Antimony(III) Speciation in Hydrosulfide Solutions from 70 to 400 °C and up to 300 bar

Stibnite solubility in hydrosulfide solutions (S2–total = 0.01–0.06 mol kg–1) between pH 3 and 8 was measured up to 300 bar from 70 to 400 °C using a flow-through autoclave reactor. The stoichiometries of the aqueous antimony(III) complexes and their heterogeneous equilibrium constants were determined from nonlinear least-squares fitting of the solubility data from 70 to 350 °C. Stibnite solubility was explained by a speciation model comprising three aqueous species: HSb2S4–, Sb2S42–, and Sb(OH)3(aq).

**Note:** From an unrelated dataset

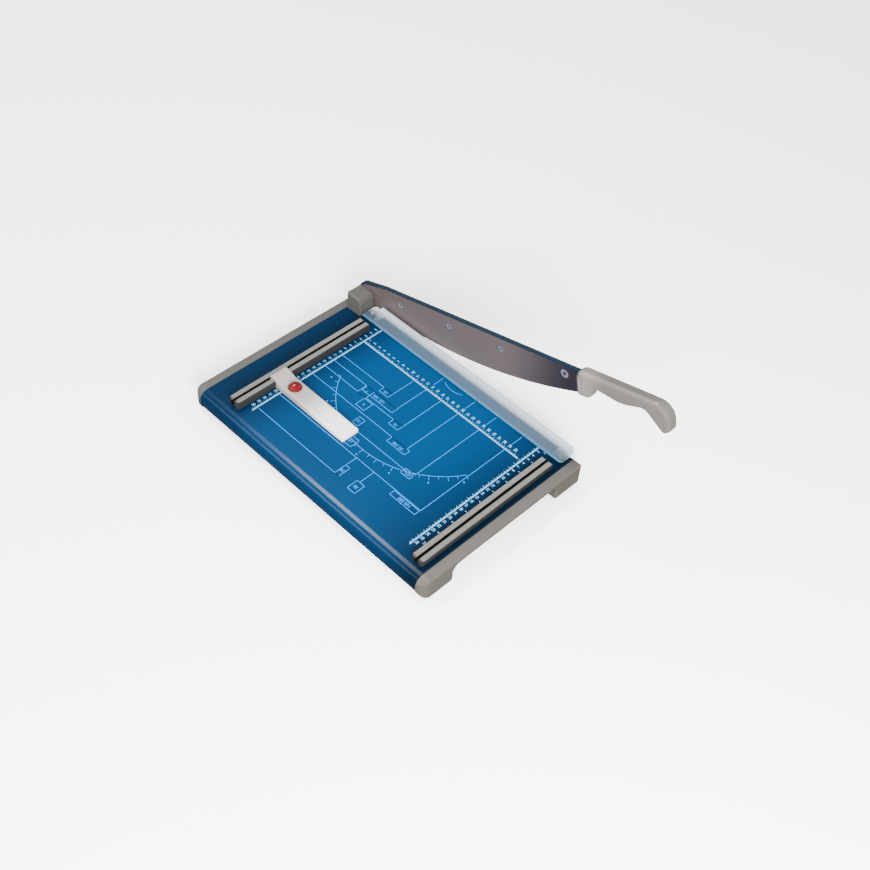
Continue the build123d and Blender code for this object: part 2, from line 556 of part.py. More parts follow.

At circumneutral pH and moderate sulfide concentrations (∼0.01 mol kg–1), antimony sulfide complexes predominated at temperatures <150 °C and antimonous acid (Sb(OH)3(aq)) at temperatures >150 °C. Stibnite solubility in supercritical solutions at ∼400 °C was strongly dependent on pressure up to 300 bar and was consistent with Sb(OH)3(aq) being the dominant species. Between 390 and 406 °C, stibnite solubility decreased from ∼0.015 (∼1800 ppm) at ∼300 bar to ∼0.0002 (∼30 ppm) at 150 bar, indicating that supercritical fluids with vapor-like densities can transport high concentrations of antimony. Circumneutral solutions with sulfide concentrations between 0.0001 and 0.001 mol kg–1 and with antimony concentrations typical of active geothermal systems (tens to hundreds of parts per billion) are undersaturated with respect to stibnite by several orders of magnitude at geothermal reservoir temperatures (200–300 °C) but become saturated with stibnite at temperatures ≤150 °C, depending on the solution pH and sulfide and antimony concentrations.